The Aviation Centre of Excellence(ACE), is the aviation department facility for Confederation College The building consists of two hangars, classrooms, shops, labs, and offices for the three aviation programs available at the School of Aviation.

Origin 
In the late 1990s, Confederation College relocated its programs for Flight Management, Aircraft Maintenance, and Aerospace Manufacturing in one larger facility where students would have new equipment and facilities.

Derek Burney, was the CEO and President of CAE.

Air Canada donated one of its retired Douglas DC-9-32 aircraft (C-FTLT) which arrived for the grand opening celebrations. The aircraft landed with Confederation College emblems in addition to the Air Canada tail paint. The aircraft would later be painted in classic Air Canada colours for a movie shoot. The aircraft eventually fell into disrepair and neglect, and would be scrapped in 2022. During the scrapping process, part of the aircraft caught fire, necessitating the response of airport fire trucks. One engine went to the school’s maintenance program, while various signage, instruments, and small pieces of the fuselage were claimed by staff and students.

Construction of ACE began in 2002, and the building was completed in time for 2003 classes.

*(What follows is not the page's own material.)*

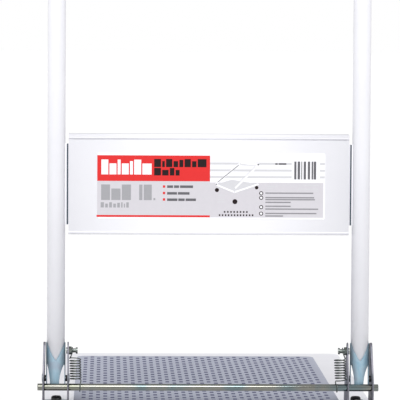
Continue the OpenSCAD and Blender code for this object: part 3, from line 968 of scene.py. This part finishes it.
@dataclass
class Label:
    """Printed vinyl label on the panel, measured from the panel's middle.

    Plain blocks stand for its words.
    """

    proud: float = 0.35
    ink: float = 0.06
    panel_lip: float = 0.9
    red: tuple[Mark, ...] = ((-158.2, 4.6, 1.3, 41.0), (-159, -46.4, 1.3, -43.6))
    pale: tuple[Mark, ...] = ((-158.2, -43.6, 1.3, 4.6), (1.3, -46.4, 162, 3.0))
    bullets: tuple[Mark, ...] = tuple((-65.3, z - 1.7, -62.0, z + 1.7) for z in (-3.0, -12.2, -21.3))
    lines: tuple[Mark, ...] = tuple(
        (start, z, end, z + 3.0) for start, end in ((1.3, 117), (157, 164)) for z in (28.4, 18.8, 9.4)
    )
    faint: tuple[Mark, ...] = (
        (82, -3.0, 97, -1.6), (82, -5.8, 91, -4.6), (133.5, -1.0, 155, 0.4), (126.5, -6.4, 155, -5.0),
        (149, -9.0, 155, -7.8), (13, -15.6, 24, -14.4), (12, -21.4, 21, -20.2), (12, -25.0, 21, -23.8),
    )
    # the step lines: lower edge and right end
    steps: tuple[Flat, ...] = (
        (-12.6, 147.8), (-19.0, 149.0), (-21.8, 150.2), (-25.7, 115.8), (-31.2, 115.8), (-35.2, 154.9),
        (-41.4, 152.5), (-45.0, 105.2),
    )
    step_start: float = 79.9
    step_tall: float = 1.8
    rings: tuple[float, ...] = (-12.0, -18.4, -31.6, -40.8)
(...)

Confederation College  Aviation Centre of Excellence has been voted as the "Best Aviation College" in a poll by Aviation Canada.

Location 
The Aviation Centre of Excellence is located at Thunder Bay International Airport, the third-busiest airport in the province of Ontario. The structure is located on the north side of runway 25 and adjacent to the Ornge Hangar. The centre has an apron and taxiway to the runway.

Programs 
There are three full-time post-secondary programs offered at ACE. 
 Aerospace Manufacturing Engineering Technician / Technologist
 Aviation Technician-Aircraft Maintenance
 Aviation Flight Management
The unofficial slogan of the Aviation Centre is "Build it, Fly it, Maintain it", relating to the three respective programs. 
ACE is heavily supported by companies such as Bombardier, Levaero, Jazz, Bearskin Airlines and Wasaya Airways. ACE has hosted the world-renowned Canadian Forces Snowbirds several times and various pilots and mechanics on the team were alumni.

Fleet 
ACE has a fleet of sixteen aircraft used for flight training; consisting of four types of Cessna aircraft. In addition, the school has two advanced flight training devices (or non-motion simulators). One is a level 6 Frasca Beech Baron trainer, and the other is a level 2 generic trainer.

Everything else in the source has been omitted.